However, I did notice how much more I am able to understand now THANKS TO the time I’d put into grammar prep books this year. It’s just amazing and I will continue to study grammar from my favourite sources on the advanced levels in order to help me understand and know more.
Yet, when I opened the exam paper, I was surprised because grammar this year was mostly word-based in my opinion. If you’ve ever done any mock questions for JLPT, you know that they like to provide answers that sound similar or that examinees tend to mix up. For example, in N3 prep books, there were multiple questions where you had to choose between によって、による、によると and so on. Not to mention the fact that some structures have multiple meanings and they want to check if you, for example, remember that のために not only means “for (somebody, something)”, but also “because of (some reason)”. I was baffled when I saw that double meaning for the first time, actually, and it took me quite a while to remember that.
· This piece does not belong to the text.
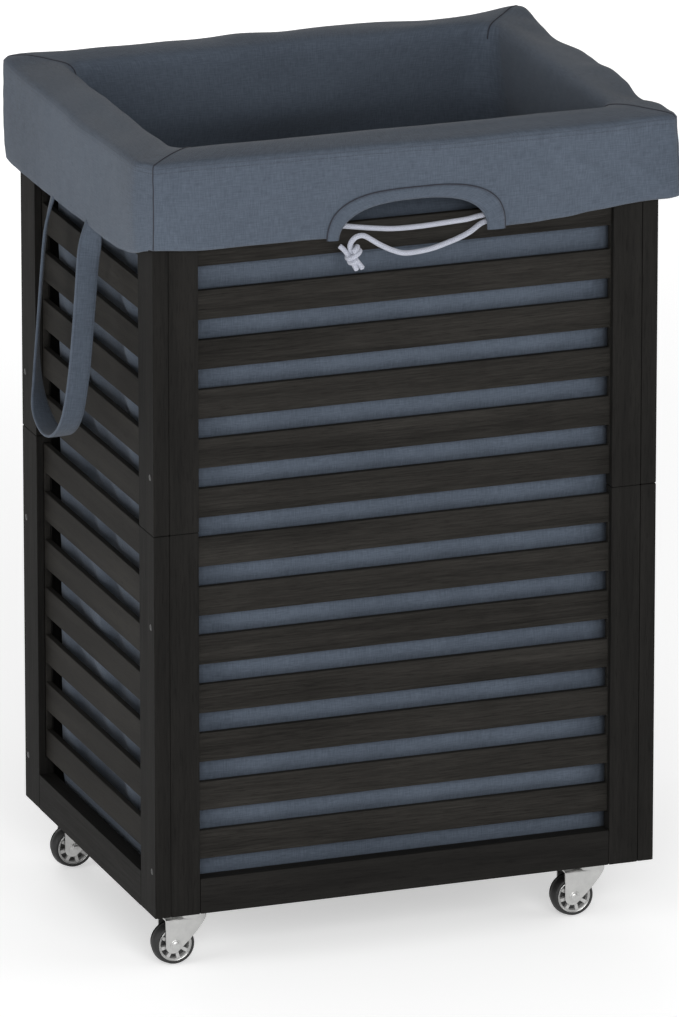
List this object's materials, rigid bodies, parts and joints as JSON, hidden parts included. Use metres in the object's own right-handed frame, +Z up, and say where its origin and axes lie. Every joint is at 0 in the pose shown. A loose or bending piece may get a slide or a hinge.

However, this year they used words. For instance, in a text with gaps where you’re supposed to choose what structure fits in the gap, they asked for words like “firstly” or “even” rather than typical structures. It wasn’t a bad set of questions, but for me, it felt repetitive after I’d just taken the vocabulary part even if they used different types of tasks to test your grammar.
Some people are probably curious about how I handle the “star” task. For people who are not familiar with JLPT format, this is what sample question looks like:
I currently don’t have any problems with those, but it used to be different in the past. When I first encountered this type of task, I struggled as most people do. But when I put my puzzle-solving and sudoku love into this task, it became much easier and I mostly do it without errors. On the exam itself, though, I think I might have done 1 example wrong unless I guessed the meaning of some words correctly. We will see.
Reading passages were quite fun, to tell the truth. I really enjoyed reading all of them and I thought it was quite easy to understand the general idea behind each text. However, I do believe that the questions were very logic-based and required greater focus to actually understand what they were really asking of an examinee such as myself. So my reading results might be a hit or miss, depending on how well I understood the intentions behind the questions.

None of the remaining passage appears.